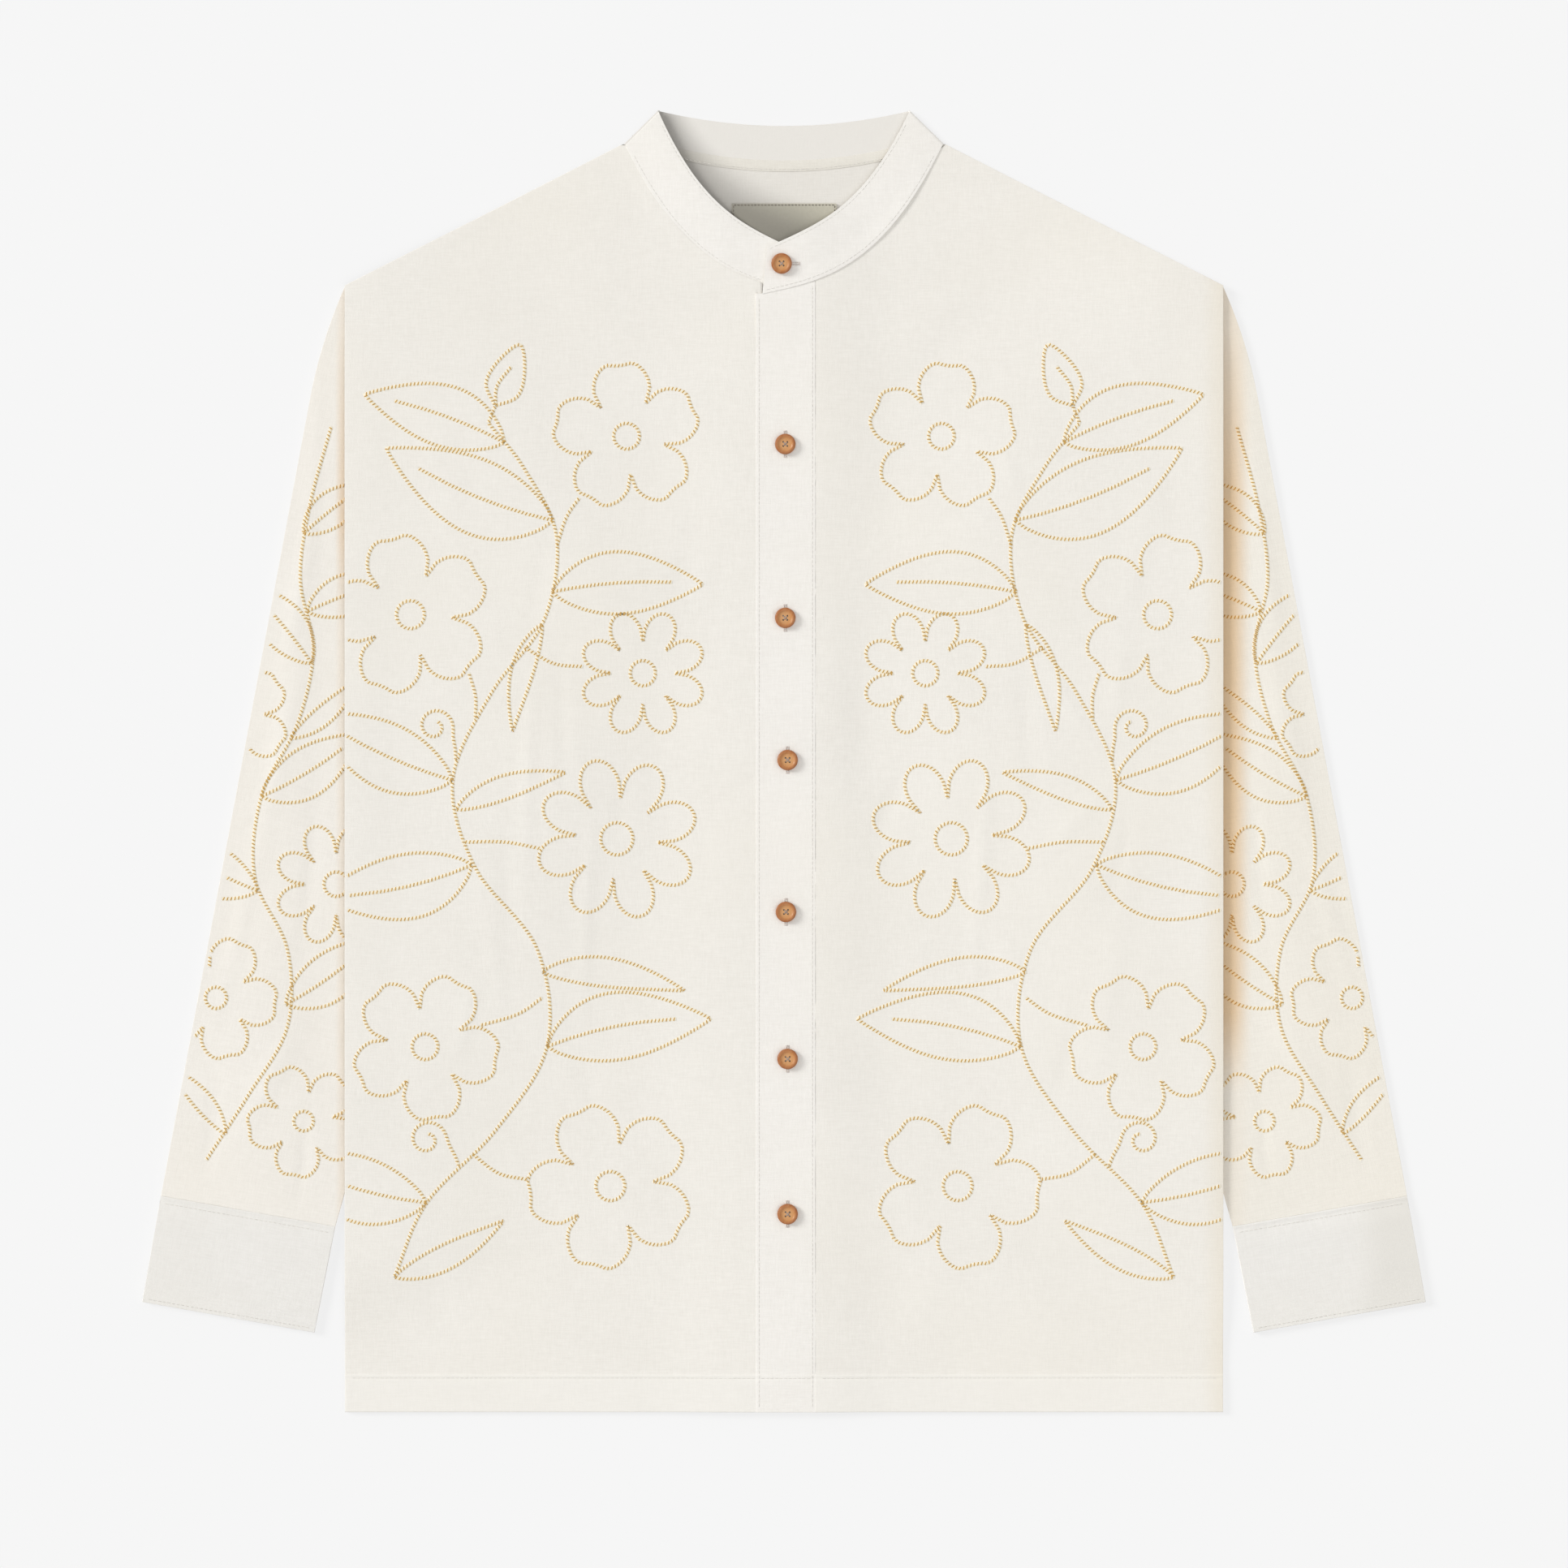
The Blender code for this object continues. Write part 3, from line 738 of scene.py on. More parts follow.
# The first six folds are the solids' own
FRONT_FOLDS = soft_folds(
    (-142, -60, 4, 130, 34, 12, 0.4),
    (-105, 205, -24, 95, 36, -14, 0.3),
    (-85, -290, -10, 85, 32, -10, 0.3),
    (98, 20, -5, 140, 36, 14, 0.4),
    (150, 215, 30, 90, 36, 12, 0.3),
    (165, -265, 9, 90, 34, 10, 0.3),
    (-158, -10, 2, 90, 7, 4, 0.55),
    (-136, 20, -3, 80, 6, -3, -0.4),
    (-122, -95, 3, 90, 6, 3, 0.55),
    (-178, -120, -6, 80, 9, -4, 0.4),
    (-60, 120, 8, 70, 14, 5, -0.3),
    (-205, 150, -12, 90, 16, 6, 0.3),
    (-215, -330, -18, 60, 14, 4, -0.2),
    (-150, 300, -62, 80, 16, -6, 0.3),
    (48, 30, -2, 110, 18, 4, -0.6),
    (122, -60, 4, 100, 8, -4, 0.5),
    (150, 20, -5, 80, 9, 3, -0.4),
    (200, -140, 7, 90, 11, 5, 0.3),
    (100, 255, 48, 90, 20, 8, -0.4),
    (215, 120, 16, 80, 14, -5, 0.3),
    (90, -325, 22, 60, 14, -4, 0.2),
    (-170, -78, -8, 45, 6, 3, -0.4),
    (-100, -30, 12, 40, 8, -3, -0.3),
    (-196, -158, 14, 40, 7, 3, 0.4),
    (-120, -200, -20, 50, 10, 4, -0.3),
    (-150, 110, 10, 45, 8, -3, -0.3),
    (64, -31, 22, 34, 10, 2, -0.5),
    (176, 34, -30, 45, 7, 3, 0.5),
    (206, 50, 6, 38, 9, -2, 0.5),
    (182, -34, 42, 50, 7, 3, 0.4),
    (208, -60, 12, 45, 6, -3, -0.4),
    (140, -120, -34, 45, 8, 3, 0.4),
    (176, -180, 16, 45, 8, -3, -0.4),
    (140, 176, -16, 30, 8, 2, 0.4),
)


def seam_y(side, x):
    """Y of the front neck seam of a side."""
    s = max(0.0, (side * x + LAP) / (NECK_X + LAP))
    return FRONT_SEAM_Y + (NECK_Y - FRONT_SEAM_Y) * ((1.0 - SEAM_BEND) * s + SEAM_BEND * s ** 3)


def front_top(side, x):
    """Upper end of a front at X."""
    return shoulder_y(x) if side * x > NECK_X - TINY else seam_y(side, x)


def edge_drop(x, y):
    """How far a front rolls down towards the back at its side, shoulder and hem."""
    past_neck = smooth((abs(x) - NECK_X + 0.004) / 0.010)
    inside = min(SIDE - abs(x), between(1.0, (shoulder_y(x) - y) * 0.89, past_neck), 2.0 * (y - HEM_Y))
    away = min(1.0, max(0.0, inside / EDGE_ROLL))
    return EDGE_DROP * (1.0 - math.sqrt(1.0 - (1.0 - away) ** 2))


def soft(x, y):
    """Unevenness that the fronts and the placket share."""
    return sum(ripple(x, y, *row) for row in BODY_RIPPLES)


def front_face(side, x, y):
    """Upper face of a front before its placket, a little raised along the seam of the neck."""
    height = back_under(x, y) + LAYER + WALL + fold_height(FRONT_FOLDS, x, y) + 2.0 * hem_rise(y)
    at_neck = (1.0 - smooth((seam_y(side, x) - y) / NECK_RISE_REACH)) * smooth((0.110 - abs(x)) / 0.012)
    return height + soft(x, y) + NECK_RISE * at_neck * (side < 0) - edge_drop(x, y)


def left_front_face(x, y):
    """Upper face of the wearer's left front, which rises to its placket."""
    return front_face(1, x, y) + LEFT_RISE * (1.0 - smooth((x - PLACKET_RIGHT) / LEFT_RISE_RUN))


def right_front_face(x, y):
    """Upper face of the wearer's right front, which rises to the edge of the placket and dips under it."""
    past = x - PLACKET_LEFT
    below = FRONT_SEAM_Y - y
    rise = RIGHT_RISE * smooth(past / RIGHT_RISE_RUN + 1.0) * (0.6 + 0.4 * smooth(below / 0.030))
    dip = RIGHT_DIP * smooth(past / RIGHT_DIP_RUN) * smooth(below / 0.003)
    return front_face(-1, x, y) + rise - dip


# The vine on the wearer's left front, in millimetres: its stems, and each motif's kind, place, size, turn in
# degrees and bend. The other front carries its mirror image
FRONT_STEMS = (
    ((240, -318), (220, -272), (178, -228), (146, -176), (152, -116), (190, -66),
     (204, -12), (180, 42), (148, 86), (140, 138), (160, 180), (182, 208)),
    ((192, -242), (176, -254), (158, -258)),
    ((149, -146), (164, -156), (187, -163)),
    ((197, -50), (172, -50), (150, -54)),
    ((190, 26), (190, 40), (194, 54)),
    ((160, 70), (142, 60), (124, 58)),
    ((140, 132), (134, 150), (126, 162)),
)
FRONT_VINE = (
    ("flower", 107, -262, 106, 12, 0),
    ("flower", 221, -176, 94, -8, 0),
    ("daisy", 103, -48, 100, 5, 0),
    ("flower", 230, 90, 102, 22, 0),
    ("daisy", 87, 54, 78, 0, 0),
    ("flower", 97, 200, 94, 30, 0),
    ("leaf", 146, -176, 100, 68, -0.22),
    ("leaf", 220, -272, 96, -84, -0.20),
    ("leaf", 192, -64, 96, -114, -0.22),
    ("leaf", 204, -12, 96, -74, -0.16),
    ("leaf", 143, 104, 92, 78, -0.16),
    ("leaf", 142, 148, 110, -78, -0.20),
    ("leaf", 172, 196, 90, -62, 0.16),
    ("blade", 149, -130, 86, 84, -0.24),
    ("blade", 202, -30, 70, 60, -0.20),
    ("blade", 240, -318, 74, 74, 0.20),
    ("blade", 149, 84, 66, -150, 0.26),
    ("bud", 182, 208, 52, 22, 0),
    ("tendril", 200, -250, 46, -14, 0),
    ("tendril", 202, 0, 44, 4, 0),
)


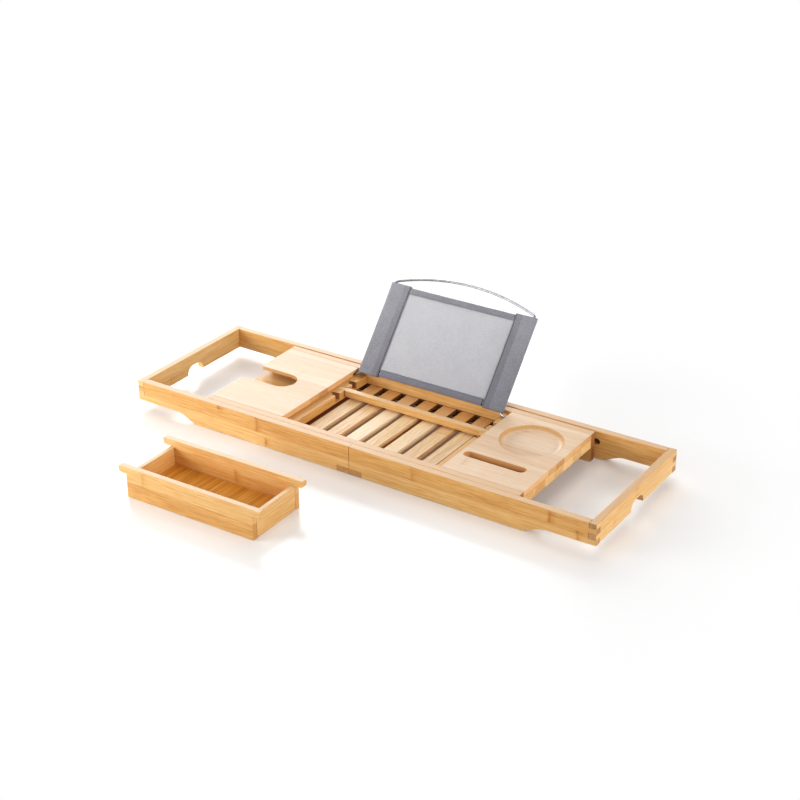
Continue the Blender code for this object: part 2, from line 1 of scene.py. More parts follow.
************
* PROMPT:
Copy all the entries verbatim.

* RIGHT ANSWER:
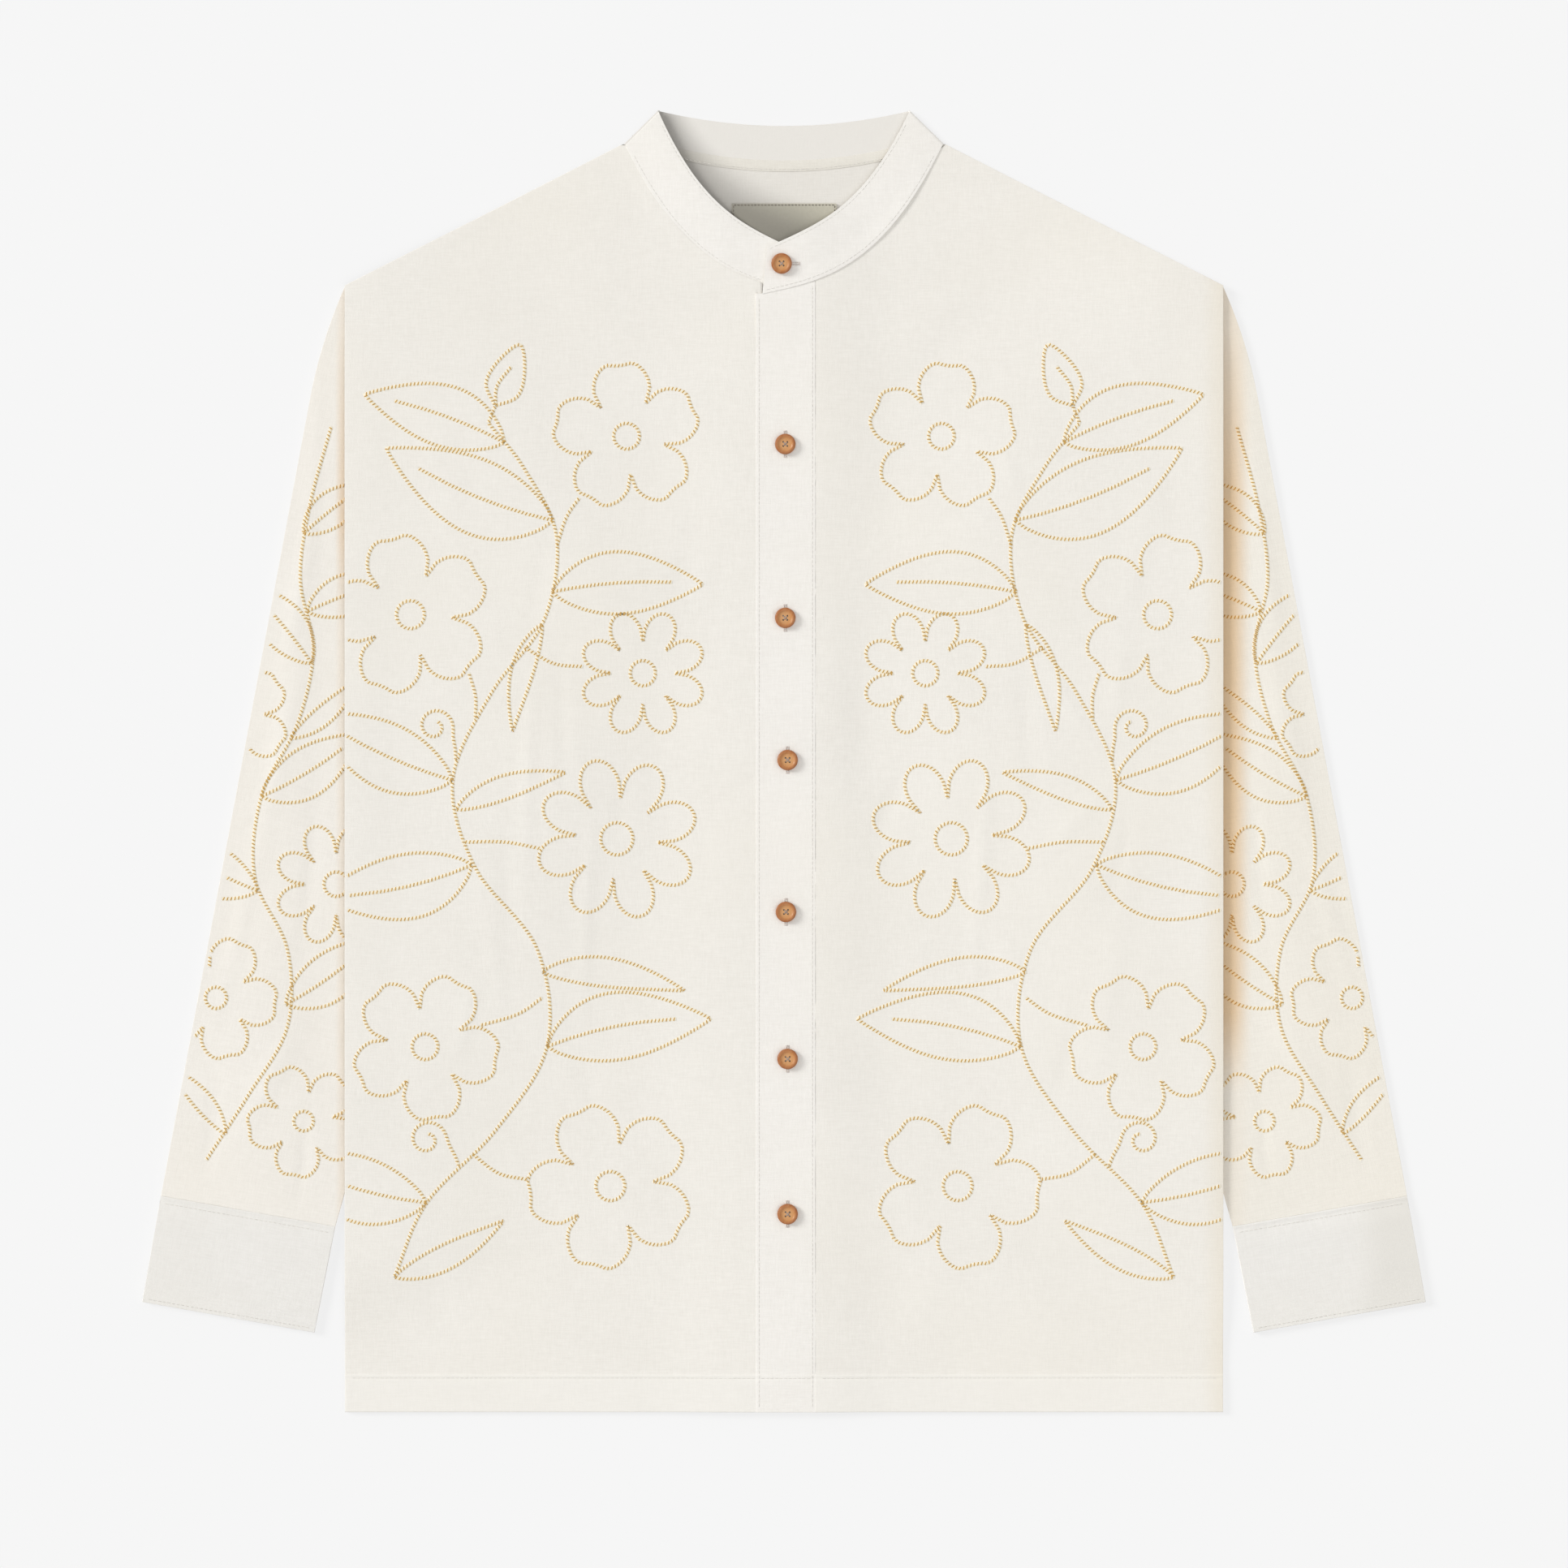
The Blender code for this object continues. Write part 3, from line 738 of scene.py on. More parts follow.
# The first six folds are the solids' own
FRONT_FOLDS = soft_folds(
    (-142, -60, 4, 130, 34, 12, 0.4),
    (-105, 205, -24, 95, 36, -14, 0.3),
    (-85, -290, -10, 85, 32, -10, 0.3),
    (98, 20, -5, 140, 36, 14, 0.4),
    (150, 215, 30, 90, 36, 12, 0.3),
    (165, -265, 9, 90, 34, 10, 0.3),
    (-158, -10, 2, 90, 7, 4, 0.55),
    (-136, 20, -3, 80, 6, -3, -0.4),
    (-122, -95, 3, 90, 6, 3, 0.55),
    (-178, -120, -6, 80, 9, -4, 0.4),
    (-60, 120, 8, 70, 14, 5, -0.3),
    (-205, 150, -12, 90, 16, 6, 0.3),
    (-215, -330, -18, 60, 14, 4, -0.2),
    (-150, 300, -62, 80, 16, -6, 0.3),
    (48, 30, -2, 110, 18, 4, -0.6),
    (122, -60, 4, 100, 8, -4, 0.5),
    (150, 20, -5, 80, 9, 3, -0.4),
    (200, -140, 7, 90, 11, 5, 0.3),
    (100, 255, 48, 90, 20, 8, -0.4),
    (215, 120, 16, 80, 14, -5, 0.3),
    (90, -325, 22, 60, 14, -4, 0.2),
    (-170, -78, -8, 45, 6, 3, -0.4),
    (-100, -30, 12, 40, 8, -3, -0.3),
    (-196, -158, 14, 40, 7, 3, 0.4),
    (-120, -200, -20, 50, 10, 4, -0.3),
    (-150, 110, 10, 45, 8, -3, -0.3),
    (64, -31, 22, 34, 10, 2, -0.5),
    (176, 34, -30, 45, 7, 3, 0.5),
    (206, 50, 6, 38, 9, -2, 0.5),
    (182, -34, 42, 50, 7, 3, 0.4),
    (208, -60, 12, 45, 6, -3, -0.4),
    (140, -120, -34, 45, 8, 3, 0.4),
    (176, -180, 16, 45, 8, -3, -0.4),
    (140, 176, -16, 30, 8, 2, 0.4),
)


def seam_y(side, x):
    """Y of the front neck seam of a side."""
    s = max(0.0, (side * x + LAP) / (NECK_X + LAP))
    return FRONT_SEAM_Y + (NECK_Y - FRONT_SEAM_Y) * ((1.0 - SEAM_BEND) * s + SEAM_BEND * s ** 3)


def front_top(side, x):
    """Upper end of a front at X."""
    return shoulder_y(x) if side * x > NECK_X - TINY else seam_y(side, x)


def edge_drop(x, y):
    """How far a front rolls down towards the back at its side, shoulder and hem."""
    past_neck = smooth((abs(x) - NECK_X + 0.004) / 0.010)
    inside = min(SIDE - abs(x), between(1.0, (shoulder_y(x) - y) * 0.89, past_neck), 2.0 * (y - HEM_Y))
    away = min(1.0, max(0.0, inside / EDGE_ROLL))
    return EDGE_DROP * (1.0 - math.sqrt(1.0 - (1.0 - away) ** 2))


def soft(x, y):
    """Unevenness that the fronts and the placket share."""
    return sum(ripple(x, y, *row) for row in BODY_RIPPLES)


def front_face(side, x, y):
    """Upper face of a front before its placket, a little raised along the seam of the neck."""
    height = back_under(x, y) + LAYER + WALL + fold_height(FRONT_FOLDS, x, y) + 2.0 * hem_rise(y)
    at_neck = (1.0 - smooth((seam_y(side, x) - y) / NECK_RISE_REACH)) * smooth((0.110 - abs(x)) / 0.012)
    return height + soft(x, y) + NECK_RISE * at_neck * (side < 0) - edge_drop(x, y)


def left_front_face(x, y):
    """Upper face of the wearer's left front, which rises to its placket."""
    return front_face(1, x, y) + LEFT_RISE * (1.0 - smooth((x - PLACKET_RIGHT) / LEFT_RISE_RUN))


def right_front_face(x, y):
    """Upper face of the wearer's right front, which rises to the edge of the placket and dips under it."""
    past = x - PLACKET_LEFT
    below = FRONT_SEAM_Y - y
    rise = RIGHT_RISE * smooth(past / RIGHT_RISE_RUN + 1.0) * (0.6 + 0.4 * smooth(below / 0.030))
    dip = RIGHT_DIP * smooth(past / RIGHT_DIP_RUN) * smooth(below / 0.003)
    return front_face(-1, x, y) + rise - dip


# The vine on the wearer's left front, in millimetres: its stems, and each motif's kind, place, size, turn in
# degrees and bend. The other front carries its mirror image
FRONT_STEMS = (
    ((240, -318), (220, -272), (178, -228), (146, -176), (152, -116), (190, -66),
     (204, -12), (180, 42), (148, 86), (140, 138), (160, 180), (182, 208)),
    ((192, -242), (176, -254), (158, -258)),
    ((149, -146), (164, -156), (187, -163)),
    ((197, -50), (172, -50), (150, -54)),
    ((190, 26), (190, 40), (194, 54)),
    ((160, 70), (142, 60), (124, 58)),
    ((140, 132), (134, 150), (126, 162)),
)
FRONT_VINE = (
    ("flower", 107, -262, 106, 12, 0),
    ("flower", 221, -176, 94, -8, 0),
    ("daisy", 103, -48, 100, 5, 0),
    ("flower", 230, 90, 102, 22, 0),
    ("daisy", 87, 54, 78, 0, 0),
    ("flower", 97, 200, 94, 30, 0),
    ("leaf", 146, -176, 100, 68, -0.22),
    ("leaf", 220, -272, 96, -84, -0.20),
    ("leaf", 192, -64, 96, -114, -0.22),
    ("leaf", 204, -12, 96, -74, -0.16),
    ("leaf", 143, 104, 92, 78, -0.16),
    ("leaf", 142, 148, 110, -78, -0.20),
    ("leaf", 172, 196, 90, -62, 0.16),
    ("blade", 149, -130, 86, 84, -0.24),
    ("blade", 202, -30, 70, 60, -0.20),
    ("blade", 240, -318, 74, 74, 0.20),
    ("blade", 149, 84, 66, -150, 0.26),
    ("bud", 182, 208, 52, 22, 0),
    ("tendril", 200, -250, 46, -14, 0),
    ("tendril", 202, 0, 44, 4, 0),
)


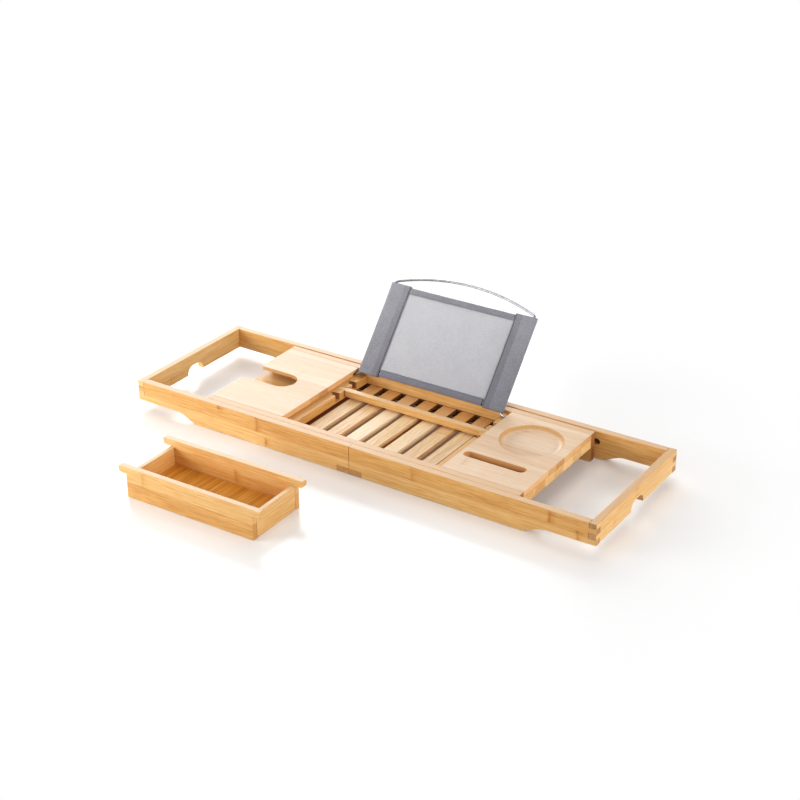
Continue the Blender code for this object: part 2, from line 1 of scene.py. More parts follow.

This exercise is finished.